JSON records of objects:

** Start **

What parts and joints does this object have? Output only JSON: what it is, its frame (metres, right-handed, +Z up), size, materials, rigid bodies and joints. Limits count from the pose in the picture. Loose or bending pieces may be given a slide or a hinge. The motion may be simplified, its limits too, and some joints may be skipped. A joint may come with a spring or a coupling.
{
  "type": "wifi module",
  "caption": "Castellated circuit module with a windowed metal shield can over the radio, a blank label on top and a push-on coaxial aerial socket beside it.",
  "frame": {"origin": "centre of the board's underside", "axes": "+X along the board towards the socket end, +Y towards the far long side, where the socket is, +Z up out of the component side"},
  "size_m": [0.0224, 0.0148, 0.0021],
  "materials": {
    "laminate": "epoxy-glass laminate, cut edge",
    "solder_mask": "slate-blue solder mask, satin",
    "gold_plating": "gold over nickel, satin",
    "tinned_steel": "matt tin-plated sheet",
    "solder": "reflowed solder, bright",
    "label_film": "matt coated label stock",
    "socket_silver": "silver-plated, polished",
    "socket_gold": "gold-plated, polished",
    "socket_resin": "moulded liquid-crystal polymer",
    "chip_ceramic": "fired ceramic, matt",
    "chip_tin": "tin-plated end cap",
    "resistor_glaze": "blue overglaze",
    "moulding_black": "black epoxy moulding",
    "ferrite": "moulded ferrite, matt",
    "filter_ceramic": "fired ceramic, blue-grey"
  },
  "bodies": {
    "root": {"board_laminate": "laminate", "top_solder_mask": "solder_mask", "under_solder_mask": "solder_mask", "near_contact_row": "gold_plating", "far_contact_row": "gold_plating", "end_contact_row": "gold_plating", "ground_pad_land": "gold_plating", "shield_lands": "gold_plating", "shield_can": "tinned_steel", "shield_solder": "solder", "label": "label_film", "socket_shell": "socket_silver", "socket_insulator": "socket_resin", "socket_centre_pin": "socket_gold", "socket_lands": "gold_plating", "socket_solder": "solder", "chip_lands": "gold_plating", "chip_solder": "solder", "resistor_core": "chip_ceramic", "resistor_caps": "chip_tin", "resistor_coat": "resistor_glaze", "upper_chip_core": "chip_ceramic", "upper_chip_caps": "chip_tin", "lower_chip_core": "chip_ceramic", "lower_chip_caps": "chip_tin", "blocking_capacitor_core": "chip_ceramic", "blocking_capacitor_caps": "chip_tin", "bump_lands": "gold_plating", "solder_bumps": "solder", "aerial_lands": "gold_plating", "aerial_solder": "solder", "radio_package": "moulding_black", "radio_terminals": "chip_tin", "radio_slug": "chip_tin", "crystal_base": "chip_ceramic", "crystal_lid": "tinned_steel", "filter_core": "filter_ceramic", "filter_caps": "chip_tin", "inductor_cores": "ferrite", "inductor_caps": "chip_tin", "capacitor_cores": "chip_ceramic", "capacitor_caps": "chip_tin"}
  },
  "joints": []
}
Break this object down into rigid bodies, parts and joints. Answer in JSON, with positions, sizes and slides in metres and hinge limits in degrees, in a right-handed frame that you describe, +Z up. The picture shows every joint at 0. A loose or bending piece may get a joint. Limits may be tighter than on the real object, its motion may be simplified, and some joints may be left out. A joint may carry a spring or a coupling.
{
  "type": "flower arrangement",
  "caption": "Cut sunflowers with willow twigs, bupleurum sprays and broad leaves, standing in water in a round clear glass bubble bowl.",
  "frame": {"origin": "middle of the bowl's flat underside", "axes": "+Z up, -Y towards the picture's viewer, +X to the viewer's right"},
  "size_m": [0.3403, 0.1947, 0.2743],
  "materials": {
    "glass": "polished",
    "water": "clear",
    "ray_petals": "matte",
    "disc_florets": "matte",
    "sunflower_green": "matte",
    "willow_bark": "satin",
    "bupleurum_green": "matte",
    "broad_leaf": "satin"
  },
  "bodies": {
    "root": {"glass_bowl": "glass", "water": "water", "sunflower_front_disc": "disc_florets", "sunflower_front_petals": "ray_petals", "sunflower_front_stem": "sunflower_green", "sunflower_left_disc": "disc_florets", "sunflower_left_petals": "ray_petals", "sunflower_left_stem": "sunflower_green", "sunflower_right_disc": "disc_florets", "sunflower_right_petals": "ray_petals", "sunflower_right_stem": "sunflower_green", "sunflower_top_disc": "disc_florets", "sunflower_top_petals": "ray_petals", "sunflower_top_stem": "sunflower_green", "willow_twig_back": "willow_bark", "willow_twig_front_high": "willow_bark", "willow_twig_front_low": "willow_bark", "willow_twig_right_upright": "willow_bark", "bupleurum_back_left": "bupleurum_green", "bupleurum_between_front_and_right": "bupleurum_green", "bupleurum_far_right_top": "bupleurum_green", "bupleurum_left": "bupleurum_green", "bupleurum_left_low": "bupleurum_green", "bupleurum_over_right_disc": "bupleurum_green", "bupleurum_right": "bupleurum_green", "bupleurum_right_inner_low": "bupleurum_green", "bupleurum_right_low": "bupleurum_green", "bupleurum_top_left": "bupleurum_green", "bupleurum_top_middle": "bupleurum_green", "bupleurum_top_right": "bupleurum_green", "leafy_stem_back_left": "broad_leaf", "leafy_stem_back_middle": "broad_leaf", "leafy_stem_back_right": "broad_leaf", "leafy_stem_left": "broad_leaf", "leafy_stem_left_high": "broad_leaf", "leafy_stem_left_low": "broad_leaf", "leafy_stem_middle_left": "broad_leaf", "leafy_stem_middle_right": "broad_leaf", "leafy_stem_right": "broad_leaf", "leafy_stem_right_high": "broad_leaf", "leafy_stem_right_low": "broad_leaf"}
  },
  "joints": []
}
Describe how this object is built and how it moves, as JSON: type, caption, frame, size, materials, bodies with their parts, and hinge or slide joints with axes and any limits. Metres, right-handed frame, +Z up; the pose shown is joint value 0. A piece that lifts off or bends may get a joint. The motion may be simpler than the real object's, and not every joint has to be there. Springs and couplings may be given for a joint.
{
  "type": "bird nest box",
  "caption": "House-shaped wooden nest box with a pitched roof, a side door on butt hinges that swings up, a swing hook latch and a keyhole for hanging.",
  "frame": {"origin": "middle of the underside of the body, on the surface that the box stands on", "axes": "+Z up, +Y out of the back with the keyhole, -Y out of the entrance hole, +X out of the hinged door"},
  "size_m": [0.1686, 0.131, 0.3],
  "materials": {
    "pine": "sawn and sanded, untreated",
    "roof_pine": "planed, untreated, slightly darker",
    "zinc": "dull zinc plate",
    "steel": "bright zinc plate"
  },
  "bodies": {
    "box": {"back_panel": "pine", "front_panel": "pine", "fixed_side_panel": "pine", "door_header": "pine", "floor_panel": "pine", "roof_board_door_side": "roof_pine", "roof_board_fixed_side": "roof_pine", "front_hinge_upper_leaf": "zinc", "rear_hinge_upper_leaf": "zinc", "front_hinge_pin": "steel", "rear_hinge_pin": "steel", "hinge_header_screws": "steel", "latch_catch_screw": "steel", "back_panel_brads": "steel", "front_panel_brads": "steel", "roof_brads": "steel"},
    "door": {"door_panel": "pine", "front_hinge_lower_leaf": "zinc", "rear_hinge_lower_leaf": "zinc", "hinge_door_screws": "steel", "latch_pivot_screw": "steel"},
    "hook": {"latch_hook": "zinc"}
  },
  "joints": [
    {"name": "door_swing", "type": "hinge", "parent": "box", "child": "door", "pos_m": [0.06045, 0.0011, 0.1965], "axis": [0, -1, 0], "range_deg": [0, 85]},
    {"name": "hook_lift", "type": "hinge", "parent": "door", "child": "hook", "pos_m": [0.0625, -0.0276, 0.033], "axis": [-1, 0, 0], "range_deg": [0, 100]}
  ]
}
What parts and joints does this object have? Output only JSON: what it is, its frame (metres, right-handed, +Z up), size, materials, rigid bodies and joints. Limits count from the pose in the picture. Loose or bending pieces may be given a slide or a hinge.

** End **

THE TASK: Make an exact copy of the listing, including every line.

EXERCISE RESPONSE:
What parts and joints does this object have? Output only JSON: what it is, its frame (metres, right-handed, +Z up), size, materials, rigid bodies and joints. Limits count from the pose in the picture. Loose or bending pieces may be given a slide or a hinge. The motion may be simplified, its limits too, and some joints may be skipped. A joint may come with a spring or a coupling.
{
  "type": "wifi module",
  "caption": "Castellated circuit module with a windowed metal shield can over the radio, a blank label on top and a push-on coaxial aerial socket beside it.",
  "frame": {"origin": "centre of the board's underside", "axes": "+X along the board towards the socket end, +Y towards the far long side, where the socket is, +Z up out of the component side"},
  "size_m": [0.0224, 0.0148, 0.0021],
  "materials": {
    "laminate": "epoxy-glass laminate, cut edge",
    "solder_mask": "slate-blue solder mask, satin",
    "gold_plating": "gold over nickel, satin",
    "tinned_steel": "matt tin-plated sheet",
    "solder": "reflowed solder, bright",
    "label_film": "matt coated label stock",
    "socket_silver": "silver-plated, polished",
    "socket_gold": "gold-plated, polished",
    "socket_resin": "moulded liquid-crystal polymer",
    "chip_ceramic": "fired ceramic, matt",
    "chip_tin": "tin-plated end cap",
    "resistor_glaze": "blue overglaze",
    "moulding_black": "black epoxy moulding",
    "ferrite": "moulded ferrite, matt",
    "filter_ceramic": "fired ceramic, blue-grey"
  },
  "bodies": {
    "root": {"board_laminate": "laminate", "top_solder_mask": "solder_mask", "under_solder_mask": "solder_mask", "near_contact_row": "gold_plating", "far_contact_row": "gold_plating", "end_contact_row": "gold_plating", "ground_pad_land": "gold_plating", "shield_lands": "gold_plating", "shield_can": "tinned_steel", "shield_solder": "solder", "label": "label_film", "socket_shell": "socket_silver", "socket_insulator": "socket_resin", "socket_centre_pin": "socket_gold", "socket_lands": "gold_plating", "socket_solder": "solder", "chip_lands": "gold_plating", "chip_solder": "solder", "resistor_core": "chip_ceramic", "resistor_caps": "chip_tin", "resistor_coat": "resistor_glaze", "upper_chip_core": "chip_ceramic", "upper_chip_caps": "chip_tin", "lower_chip_core": "chip_ceramic", "lower_chip_caps": "chip_tin", "blocking_capacitor_core": "chip_ceramic", "blocking_capacitor_caps": "chip_tin", "bump_lands": "gold_plating", "solder_bumps": "solder", "aerial_lands": "gold_plating", "aerial_solder": "solder", "radio_package": "moulding_black", "radio_terminals": "chip_tin", "radio_slug": "chip_tin", "crystal_base": "chip_ceramic", "crystal_lid": "tinned_steel", "filter_core": "filter_ceramic", "filter_caps": "chip_tin", "inductor_cores": "ferrite", "inductor_caps": "chip_tin", "capacitor_cores": "chip_ceramic", "capacitor_caps": "chip_tin"}
  },
  "joints": []
}
Break this object down into rigid bodies, parts and joints. Answer in JSON, with positions, sizes and slides in metres and hinge limits in degrees, in a right-handed frame that you describe, +Z up. The picture shows every joint at 0. A loose or bending piece may get a joint. Limits may be tighter than on the real object, its motion may be simplified, and some joints may be left out. A joint may carry a spring or a coupling.
{
  "type": "flower arrangement",
  "caption": "Cut sunflowers with willow twigs, bupleurum sprays and broad leaves, standing in water in a round clear glass bubble bowl.",
  "frame": {"origin": "middle of the bowl's flat underside", "axes": "+Z up, -Y towards the picture's viewer, +X to the viewer's right"},
  "size_m": [0.3403, 0.1947, 0.2743],
  "materials": {
    "glass": "polished",
    "water": "clear",
    "ray_petals": "matte",
    "disc_florets": "matte",
    "sunflower_green": "matte",
    "willow_bark": "satin",
    "bupleurum_green": "matte",
    "broad_leaf": "satin"
  },
  "bodies": {
    "root": {"glass_bowl": "glass", "water": "water", "sunflower_front_disc": "disc_florets", "sunflower_front_petals": "ray_petals", "sunflower_front_stem": "sunflower_green", "sunflower_left_disc": "disc_florets", "sunflower_left_petals": "ray_petals", "sunflower_left_stem": "sunflower_green", "sunflower_right_disc": "disc_florets", "sunflower_right_petals": "ray_petals", "sunflower_right_stem": "sunflower_green", "sunflower_top_disc": "disc_florets", "sunflower_top_petals": "ray_petals", "sunflower_top_stem": "sunflower_green", "willow_twig_back": "willow_bark", "willow_twig_front_high": "willow_bark", "willow_twig_front_low": "willow_bark", "willow_twig_right_upright": "willow_bark", "bupleurum_back_left": "bupleurum_green", "bupleurum_between_front_and_right": "bupleurum_green", "bupleurum_far_right_top": "bupleurum_green", "bupleurum_left": "bupleurum_green", "bupleurum_left_low": "bupleurum_green", "bupleurum_over_right_disc": "bupleurum_green", "bupleurum_right": "bupleurum_green", "bupleurum_right_inner_low": "bupleurum_green", "bupleurum_right_low": "bupleurum_green", "bupleurum_top_left": "bupleurum_green", "bupleurum_top_middle": "bupleurum_green", "bupleurum_top_right": "bupleurum_green", "leafy_stem_back_left": "broad_leaf", "leafy_stem_back_middle": "broad_leaf", "leafy_stem_back_right": "broad_leaf", "leafy_stem_left": "broad_leaf", "leafy_stem_left_high": "broad_leaf", "leafy_stem_left_low": "broad_leaf", "leafy_stem_middle_left": "broad_leaf", "leafy_stem_middle_right": "broad_leaf", "leafy_stem_right": "broad_leaf", "leafy_stem_right_high": "broad_leaf", "leafy_stem_right_low": "broad_leaf"}
  },
  "joints": []
}
Describe how this object is built and how it moves, as JSON: type, caption, frame, size, materials, bodies with their parts, and hinge or slide joints with axes and any limits. Metres, right-handed frame, +Z up; the pose shown is joint value 0. A piece that lifts off or bends may get a joint. The motion may be simpler than the real object's, and not every joint has to be there. Springs and couplings may be given for a joint.
{
  "type": "bird nest box",
  "caption": "House-shaped wooden nest box with a pitched roof, a side door on butt hinges that swings up, a swing hook latch and a keyhole for hanging.",
  "frame": {"origin": "middle of the underside of the body, on the surface that the box stands on", "axes": "+Z up, +Y out of the back with the keyhole, -Y out of the entrance hole, +X out of the hinged door"},
  "size_m": [0.1686, 0.131, 0.3],
  "materials": {
    "pine": "sawn and sanded, untreated",
    "roof_pine": "planed, untreated, slightly darker",
    "zinc": "dull zinc plate",
    "steel": "bright zinc plate"
  },
  "bodies": {
    "box": {"back_panel": "pine", "front_panel": "pine", "fixed_side_panel": "pine", "door_header": "pine", "floor_panel": "pine", "roof_board_door_side": "roof_pine", "roof_board_fixed_side": "roof_pine", "front_hinge_upper_leaf": "zinc", "rear_hinge_upper_leaf": "zinc", "front_hinge_pin": "steel", "rear_hinge_pin": "steel", "hinge_header_screws": "steel", "latch_catch_screw": "steel", "back_panel_brads": "steel", "front_panel_brads": "steel", "roof_brads": "steel"},
    "door": {"door_panel": "pine", "front_hinge_lower_leaf": "zinc", "rear_hinge_lower_leaf": "zinc", "hinge_door_screws": "steel", "latch_pivot_screw": "steel"},
    "hook": {"latch_hook": "zinc"}
  },
  "joints": [
    {"name": "door_swing", "type": "hinge", "parent": "box", "child": "door", "pos_m": [0.06045, 0.0011, 0.1965], "axis": [0, -1, 0], "range_deg": [0, 85]},
    {"name": "hook_lift", "type": "hinge", "parent": "door", "child": "hook", "pos_m": [0.0625, -0.0276, 0.033], "axis": [-1, 0, 0], "range_deg": [0, 100]}
  ]
}
What parts and joints does this object have? Output only JSON: what it is, its frame (metres, right-handed, +Z up), size, materials, rigid bodies and joints. Limits count from the pose in the picture. Loose or bending pieces may be given a slide or a hinge.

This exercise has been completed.